DProfile - Filtering Sets
By nk on Mar 27, 2007
Russell Brown and I optimized an HPC genetics code with the set token IN and the tokens STACK and LEAF.
The IN operator tests events for existance of scalars in a list.
lval IN rval operator tests that lval is present in rval. For example, in my previous blog entry this expression was in the filter area:
(US4p_L2CacheLine IN (5483)) && (VA_L2 && (2155))

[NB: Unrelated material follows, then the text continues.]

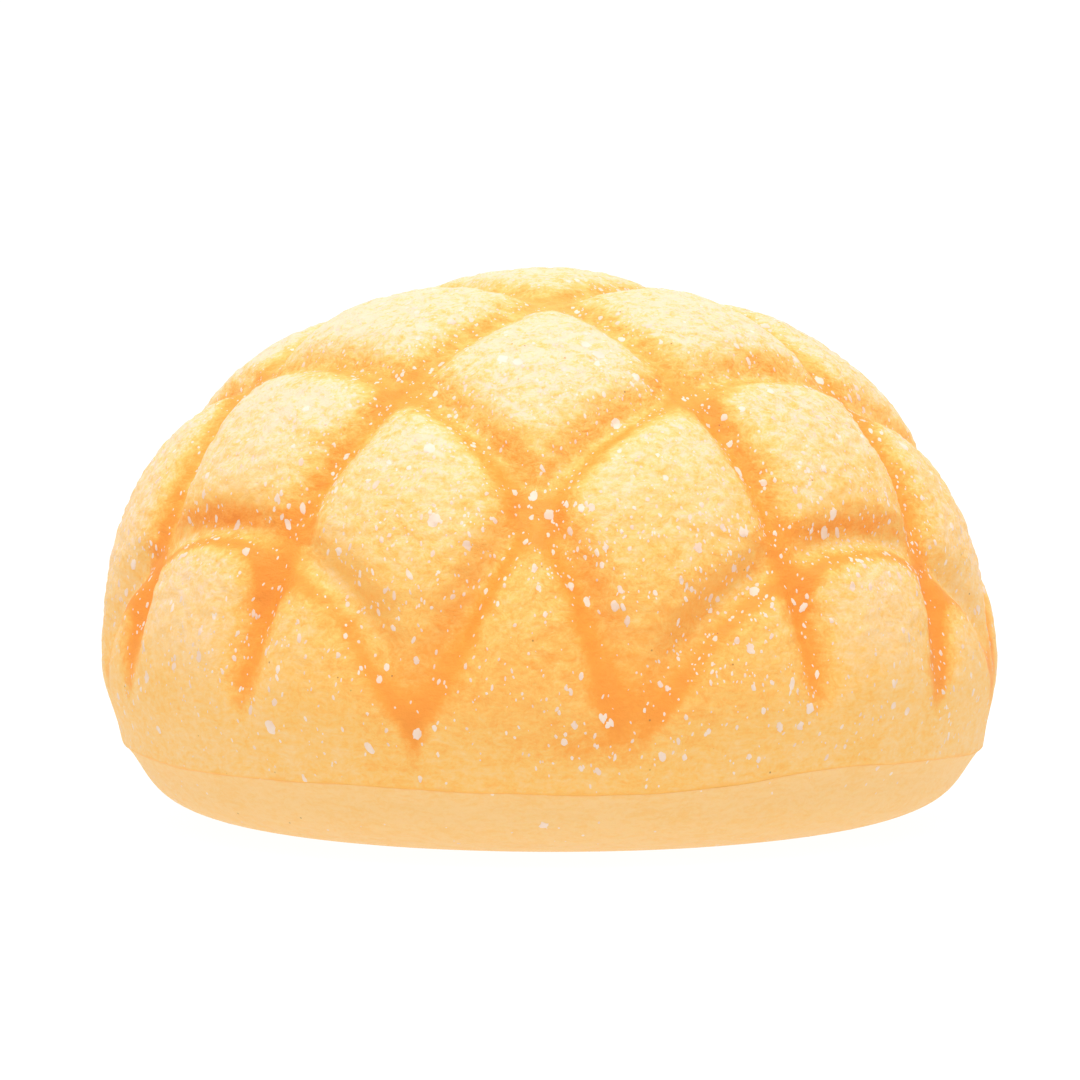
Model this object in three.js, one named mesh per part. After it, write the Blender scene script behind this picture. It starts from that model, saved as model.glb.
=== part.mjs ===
// Toy melon pan bun: one soft foam moulding in the shape of the sweet bun, with a
// domed crust scored in a diamond lattice over a smooth pale base.
// Millimetres, +Z up, the front towards -Y. The origin is the middle of the
// box round the bun, on the flat underside.
import * as THREE from 'three';

// Driving dimensions
const bunRadius = 60.8;
const bunHeight = 74.3;
const footRadius = 30; // flat part of the underside
const crustEdgeRadius = 58; // lower edge of the crust
const crustEdgeHeight = 10.3;
const crustEdgeStep = 0.3; // how far the crust stands out over the base there
const bellyHeight = 23.5; // level where the bun is widest
const swayAcross = 0.6; // the moulding leans a little to one side and back
const swayWave = 96; // height of one full wave of that lean
const grooveDepth = 3.5;
const grooveHalfWidth = 3.1; // steep part of a groove's side
const shoulderHalfWidth = 7.5; // gentle part, which makes each panel a pillow
const shoulderShare = 0.28; // part of the depth that the gentle slope takes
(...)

The expression checks that event memory object US4p_L2CacheLine is IN set 5483, and event memory object VA_L2 is IN set 2155. The set can be a list such as:
VA_L2 IN (2155,2156,2157)
Two tokens are available to test instruction constructs. The LEAF token returns the identifier for the leaf routine; and STACK token returns the list of routine identifiers on the stack. When you're in the function tab, click of the filter button and the identifier for the highlighted function name will appear. Two expressions are very useful:
LEAF IN (123) (123) IN STACK
The first returns metrics when routine identifer 123 (the function identifier, not the name) is executing. (Exclusive Metrics)
The second returns metrics when the routine identifier 123 is on the stack. i.e. Inclusive metrics.
Russell A. Brown and I used these two expressions to diagnose various phases of Russ's program. He sent me a note with some findings using DProfile within Studio Performance Analyzer:
The following is a report of the progress to date in using DProfile to debug and improve the performance of a parallel application executing on a Niagara 1 system.
The application is a benchmark that performs genome sequence matching. This application is a new algorithm that uses binary trees to represent a sparse matrix. Older algorithms represent a dense matrix and execute several decimal orders of magnitude more slowly.
DProfile has identified several performance bugs in the new algorithm, all but the last of which have been corrected based on DProfile analysis:
1. The multi-threaded application was building a binary tree for each thread, and calling malloc() each time that a new tree node was needed. The different threads were required to synchronize on malloc(), a fact which required many mutex locks, as demonstrated by DProfile. The solution to this problem was for each thread to allocate an array that was large enough to contain all of the nodes required for a given binary tree. In this manner, each thread called malloc() once instead of many times, Thus the number of mutex locks was greatly reduced and the performance of the algorithm improved.
2. Each thread used some small matrices that were allocated as 2D arrays, i.e., a row vector of pointers was allocated, and each pointer referenced a column vector that was allocated as well. Because each thread needed to allocate a row vector as well as multiple column vectors, and further because the threads executed asynchronously, the column vectors for a particular thread were scattered throughout memory. This situation created many L2 cache misses, as demonstrated by DProfile. The solution to this problem was to allocate the matrices as 1D arrays that were large enough to contain all of the column vectors. Thus the column vectors for a particular thread were no longer scattered throughout memory, which resulted in fewer L2 cache misses and improved performance.
3. The 1D arrays were allocated in row-major order but were accessed sequentially both in row-major and in column-major order. Column-major access created L2 cache misses, as demonstrated by DProfile. The solution to this problem was to restructure the algorithm so as to use both a row vector and a column vector instead of a matrix. This change resulted in fewer L2 cache misses and improved performance.
4. Despite all of the above improvements which were motivated by Dprofile analysis, Dprofile now indicates that malloc() incurs substantial [user lock stall penalties], independent of whether -lmtmalloc or -lumem is specified in the link command. To investigate this problem more deeply, it is necessary to add functionality to DProfile.